Like the previous Frozen art, I decided to use all acrylic paints with this piece. I also decided that I would just focus on an extreme closeup on her face while her unruly hair would literally cascade over two pages. That way, I could paint a simple background in one color. Merida’s hair was easy because, unlike the neat braids of Anna and Elsa (which were the most time-consuming part of the last project), I could literally cut loose with my brush and I did. I didn’t have to worry about neatness at all, which I found was very refreshing. I initially did an underpainting of dark red paint. As I added layers of lighter red paint, I would try to swirl it around with my brush in an effort of replicate her long curls. Ultimately I used a palette knife to render the curls because I found that the effect worked a lot better than just using a brush alone.
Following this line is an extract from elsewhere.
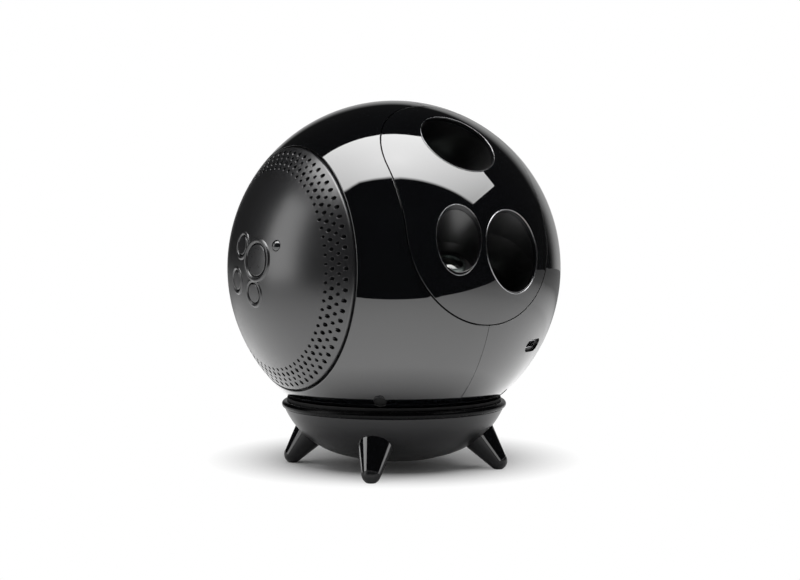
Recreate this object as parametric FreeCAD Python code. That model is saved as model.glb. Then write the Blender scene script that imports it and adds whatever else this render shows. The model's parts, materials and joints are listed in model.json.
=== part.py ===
import FreeCAD, Part
import math
import os

# A star projector: a glossy ball with three lens wells and a loudspeaker cap, lying in a dish on legs.
# Lengths are millimetres and angles degrees. The origin is on the table, under the ball's centre.
# +Z is up, -Y is the way the lenses face and -X is the side with the loudspeaker cap.
# The ball's own pieces are drawn round a ball centre at zero, level, and BALL_PLACE tilts and lifts them.

# Ball
BALL_RADIUS = 70.0
BALL_HEIGHT = 84.0
REST_TILT = 26.5
SHELL_WALL = 2.4
SEAM_GAP = 0.24
LIP_WALL = 1.1
LIP_REACH = 1.6
LIP_ROOT = 3.0
FIT_GAP = 0.1
RUN_GAP = 0.05
LEAST_EDGE = 0.01
MOVE_GAP = 0.3
OVERRUN = 8.0

# Lens panel, a long oval in front view
PANEL_HALF_WIDTH = 33.6
PANEL_HALF_LENGTH = 48.7
PANEL_WALL = 2.0
PANEL_GAP = 0.2
PANEL_LEDGE = 2.5
LEDGE_WALL = 1.9
WELL_EDGE = 0.35
PANEL_POST_RADIUS = 2.6
PANEL_POSTS = ((26.5, 22.0), (-26.5, 22.0), (27.5, -8.0), (-27.5, -8.0))

# Lens wells: side and height of the mouth in front view, and where the well looks
TOP_WELL_SIDE = -0.7
TOP_WELL_HEIGHT = 23.5
TOP_WELL_RADIUS = 15.5
TOP_WELL_RISE = 0.0
TOP_WELL_TURN = 0.0
TOP_WELL_DEPTH = 28.0
TOP_FLOOR_RADIUS = 12.3
TOP_LENS_RADIUS = 11.4
TOP_LENS_CROWN = 3.2
TOP_BARREL_RADIUS = 13.3
TOP_BARREL_START = 26.0
TOP_BARREL_END = 35.6
MIDDLE_WELL_SIDE = -14.4
MIDDLE_WELL_HEIGHT = -18.1
MIDDLE_WELL_RADIUS = 9.35
MIDDLE_WELL_RISE = 30.0
MIDDLE_WELL_TURN = -5.0
MIDDLE_WELL_DEPTH = 13.0
MIDDLE_FLOOR_RADIUS = 8.3
MIDDLE_LENS_RADIUS = 5.2
MIDDLE_LENS_CROWN = 1.6
MIDDLE_BARREL_RADIUS = 8.1
MIDDLE_BARREL_START = 14.4
MIDDLE_BARREL_END = 37.0
RIGHT_WELL_SIDE = 10.4
RIGHT_WELL_HEIGHT = -23.1
RIGHT_WELL_RADIUS = 13.9
RIGHT_WELL_RISE = 11.0
RIGHT_WELL_TURN = 0.0
RIGHT_WELL_DEPTH = 27.0
RIGHT_FLOOR_RADIUS = 10.5
RIGHT_LENS_RADIUS = 9.6
RIGHT_LENS_CROWN = 2.6
RIGHT_BARREL_RADIUS = 12.1
RIGHT_BARREL_START = 22.0
RIGHT_BARREL_END = 43.0
HOOD_WALL = 0.6
WELL_DRAFT = 2.0
WELL_BEND_DEPTH = 9.0
LENS_EDGE = 3.0
LENS_SHOULDER = 1.2
LENS_STEP = 1.0
LENS_RING_WALL = 0.9
LENS_RING_BITE = 0.6
LENS_RING_FOOT = 0.8
FLANGE_WALL = 2.0
FLANGE_REACH = 3.2

# Lens carrier behind the panel, and the standoffs to the chassis plate
CARRIER_FRONT = 40.0
CARRIER_WALL = 2.5
CARRIER_RADIUS = 51.5
CARRIER_LEFT = 42.0
SLEEVE_WALL = 2.3
SLEEVE_LENGTH = 8.0
STANDOFF_RADIUS = 2.5
STANDOFF_SIDE = 30.0
STANDOFF_RISE = 27.0
SCREW_RADIUS = 1.0
SCREW_HEAD_RADIUS = 2.1
SCREW_HEAD_WALL = 1.4
SCREW_BITE = 5.0

# Chassis plate across the middle of the ball
CHASSIS_WALL = 2.5
CHASSIS_RADIUS = 64.0
CHASSIS_LEFT = 40.0
CHASSIS_GROOVE_GAP = 0.2
RIB_WALL = 2.0
RIB_INNER_RADIUS = 61.5
SPEAKER_WINDOW_SIDE = 23.5
SPEAKER_WINDOW_HALF = 23.0
LUG_RADIUS = 4.5
LUG_BOTTOM = 64.2
LUG_TOP = 54.0

# Shell screws: the way from the ball's centre to each plugged hole
SCREW_WAY_SIDE = 0.431
SCREW_WAY_FRONT = 0.130
SCREW_WAY_DOWN = 0.893
PLUG_RADIUS = 2.6
PLUG_WALL = 1.5
PLUG_SINK = 0.7
SHELL_BOSS_RADIUS = 4.6
SHELL_BOSS_DEPTH = 64.5
SHELL_SCREW_SEAT = 66.2
SHELL_SCREW_HEAD = 1.6
SHELL_SCREW_RADIUS = 1.4
SHELL_SCREW_LENGTH = 10.0

# Loudspeaker cap
CAP_RADIUS = 48.7
CAP_GROOVE = 0.55
CAP_EDGE = 0.7
CAP_HOLE_EDGE = 0.4
CAP_WALL = 2.0
CAP_SKIRT_WALL = 1.2
FLANGE_FACE = 46.9
FLANGE_DEPTH = 1.8
FLANGE_INNER_RADIUS = 44.5
FLANGE_OUTER_RADIUS = 51.0
HOLES_IN_ROW = 72
HOLE_ROWS = ((40.3, 0.65, 0.4), (42.4, 0.85, -0.1), (44.5, 0.7, 0.4), (46.6, 0.85, -0.1))
HOLE_START = 48.0
CAP_POST_RADIUS = 2.8
CAP_POST_RING = 35.0
BOARD_POST_RADIUS = 2.0
BOARD_POST_RING = 23.0
MESH_WALL = 0.5
MESH_INNER_RADIUS = 38.5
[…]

I used a smaller amount of glitter glue than on the previous pages. I mainly used it in a tiny corner where one can see a small triangle of Merida’s green dress with the gold trim. I thought about using glitter glue in her hair but I decided against it at the last minute because I found that using acrylic paint alone did a fine enough job of rendering the unruly curls in her hair. I also didn’t want to make the common artist mistake of not knowing when to stop creating something while continuing with adding more paint, more various types of media, and more special artist effects until the painting becomes something totally ugly, gaudy, and overdone. Personally I think it’s better to be understated in one’s art than to go totally overboard to the point of becoming an eye sore instead of eye candy.
I only have one more extra page left where I could wing it in order to fill all of the pages in the book by the time I finish with the last of the video tutorials. If Ady Almanza resumes her video tutorial series, I’ll do a final two-page spread then switch to just one page at a time for the rest of the tutorial series. If she doesn’t upload a video, I’ll just wing it with only one page. I won’t know until Saturday or Sunday (which is when she uploads her videos) at the earliest what I’ll do.